I fell in love with this area before ever visiting it, having read the evocative descriptions of the villages and tasting notes in Robert Parker's best book, 'The Wines of the Rhone Valley'. I wasn't disappointed when I got there, and it was a pleasure to see it all again. The backdrop are the dramatic limestone outcrops called the Dentelles de Montmirail - into which are nestled the wine villages of Gigondas, Vacqueyras, Beaumes de Venise, Sablet and Seguret, with Mont Ventoux also visible below. The vineyards are part of the garrigue, where you pick up warm, dusty, earthy scents along with the sweetness of the wild thyme, rosemary and sage.
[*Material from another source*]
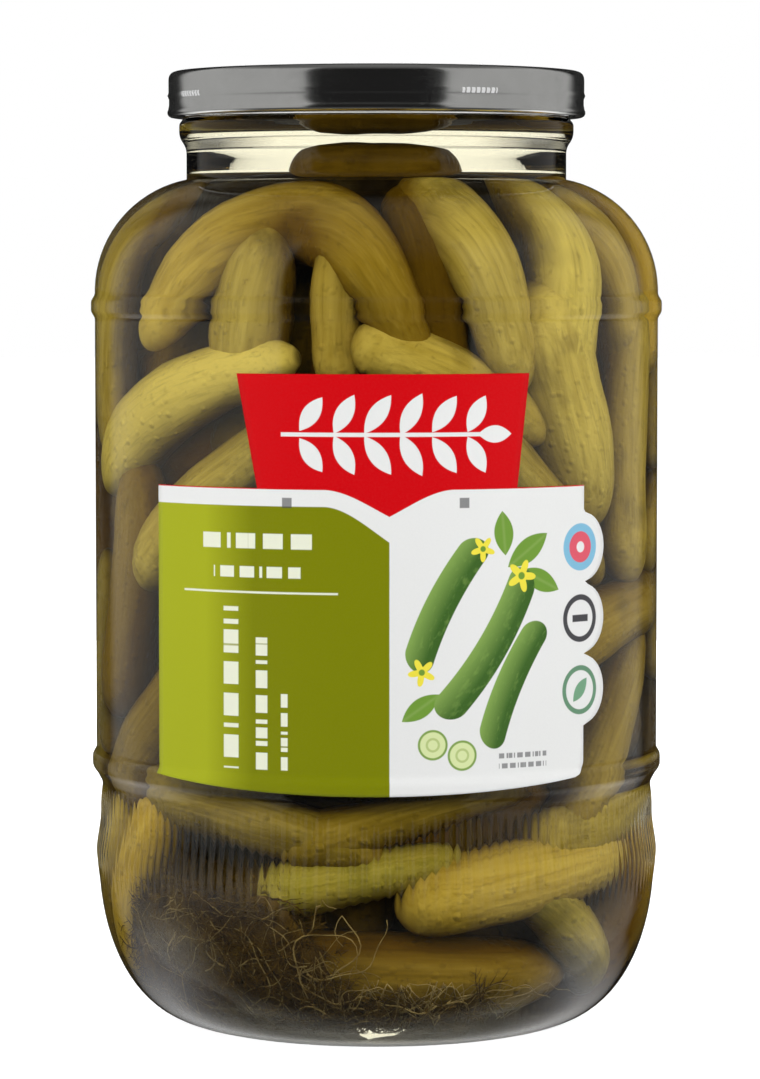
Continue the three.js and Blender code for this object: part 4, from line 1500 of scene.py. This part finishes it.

For wines to be labelled AOC Rasteau, they must be red, with at least 50% Grenache, and Syrah and Mourvedre forming part of the blend. Other southern French varieties such as Carignan may also be added to the blend for structure too.
We were delighted to discover Domaine Gramiller, owned by Frederic Julien. He is in fact self-taught, but happens to be friends with two of the most celebrated producers of Rasteau, and of the whole southern Rhone, Jerome Bressy of Gourt de Martens, and Helen Durand of Domaine de Trapadis. They provide the extra guidance and tips. I knew in a split second of nosing the first wine that this guy knew what he was doing.
This is what the Rhone has been waiting for - wines with more fruit and less tannins, but still lots of character, and in the case of the Coeur de Raisin, no sulphur added. The wines remind me of the wonderful wines of the godfathers of the low or no added sulphur movement, Guy Breton and Lapierre of Morgon. It puts Domaine Gramiller firmly in the new wave camp, and, I would say a leader at that.
The wines have recently had some beautiful reviews from Tamlyn Currin, who writes for JancisRobinson.com. I am so happy for winemaker Frederic that his wines have been recognized by a leading wine writer so soon as it can take years to even get them tasted, let alone get a good review, even if it is really good!
Coeur de Raisin 2021
"Incredibly low alcohol for a southern Rhône wine. But kerpow! This is damn fabulous. No two ways about it. It's like wild, cane-curving bramble hedges absolutely dripping with berries. I keep wiping my chin, convinced that the juice must be dripping down it. A wine that makes me laugh out loud with the sheer euphoria of the vivacious fruit. The tannins are the only thing that's shy about this wine – shy, but they're there, peeping from behind and quietly sketching structure into the fruit. There are also little curlicues of fragrant dried herbs, its Mediterranean tattoos. Good value."
"Blackberry pie, charcoal, bruised-peony florals. Smells as if it might be thick and rustic, if generous. It's anything but. Kohl-pencil-framed fruit, fresh dark shadows, indigo sweetness, cello-string fidelity to the terroir, to the fruit. The tannins tug on the fruit like a wind tugs at the trees on a scree slope, tasting of stems and rock and wind-cut leaves. Fragrant to the very last.."
Rasteau Les Marcels 2020
"The smell of fresh summer pudding and liquorice and pencil shavings. The fruit peals out like a declaration of triumph, held – just – in restraint by the savoury, cocoa-dusted, herb-scented muscle of tannins. There is something innately glorious about this wine, ascendent. I would never have believed it was 15% alcohol. It soars.”